Can CRP cost-share be combined with other conservation programs or farm subsidies?
Stacking is possible but not unlimited. You generally need to ensure you are not double-counting benefits for the same costs or violating program restrictions. The safest approach is to ask your local FSA office how your state programs and other assistance interact for your specific practice and year.
If I enroll in CRP, can I still do some farming like grazing or harvesting?
No, CRP enrollment usually requires the agreed conservation cover and management to be established and maintained. You may still have limited activities allowed under the contract (for example, certain maintenance actions), but you cannot treat it as “idle with no obligations” without risking penalties.

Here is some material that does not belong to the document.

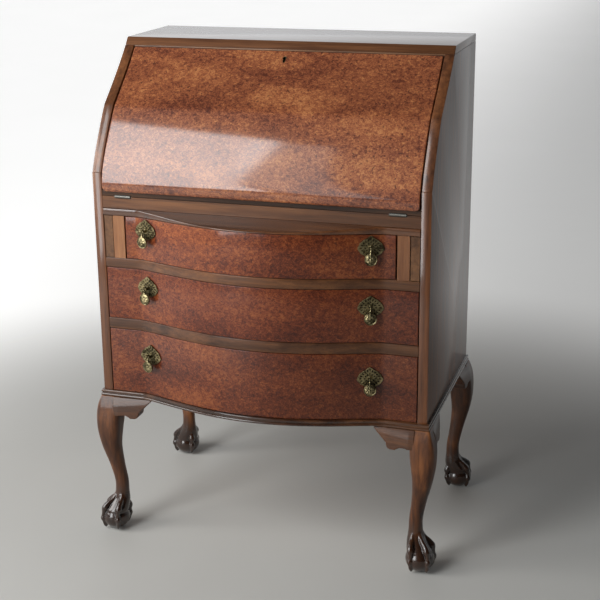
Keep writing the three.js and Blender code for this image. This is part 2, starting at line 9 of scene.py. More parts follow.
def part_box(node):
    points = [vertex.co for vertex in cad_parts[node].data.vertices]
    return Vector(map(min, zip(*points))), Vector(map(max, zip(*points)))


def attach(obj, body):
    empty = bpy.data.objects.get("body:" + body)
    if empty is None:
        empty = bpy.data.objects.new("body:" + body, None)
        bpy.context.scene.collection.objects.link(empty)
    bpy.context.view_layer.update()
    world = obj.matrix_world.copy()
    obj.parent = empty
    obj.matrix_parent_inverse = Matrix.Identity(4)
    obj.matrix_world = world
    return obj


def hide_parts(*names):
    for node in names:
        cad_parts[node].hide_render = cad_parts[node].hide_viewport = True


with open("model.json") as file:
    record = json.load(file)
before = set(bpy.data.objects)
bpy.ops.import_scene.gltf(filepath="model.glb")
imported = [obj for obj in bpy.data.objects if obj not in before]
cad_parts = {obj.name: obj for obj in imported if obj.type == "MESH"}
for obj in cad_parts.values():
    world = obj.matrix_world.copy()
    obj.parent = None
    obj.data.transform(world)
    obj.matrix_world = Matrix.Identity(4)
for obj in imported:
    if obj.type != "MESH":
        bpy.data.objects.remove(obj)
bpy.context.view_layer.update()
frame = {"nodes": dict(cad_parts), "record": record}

Does CRP payment depend on what crops I grow now or what I grew before?
Many people assume the payment depends on what the field used to grow, but for CRP the rental rate is driven primarily by the soil’s productivity and the county rental data for the enrolled practice. Past crop history matters mainly for eligibility and certain other program details, not for the per-acre rental rate itself.
If my farm qualifies, am I guaranteed to be accepted into CRP?
CRP is competitive for many enrollments, not guaranteed for everyone who applies. Even if your land seems eligible, you may need to submit during the open signup period and meet ranking criteria for your practice and location.
What’s the best way to estimate my total “year-one” benefit beyond the annual CRP rental?
If you are trying to estimate what you would earn for a specific parcel, the quickest reality check is to pull the current county payment rate and the practice term requirements from your local FSA. Then add cost-share expectations for establishment, because year-one total benefit often depends on seeding and establishment support, not just the annual rental.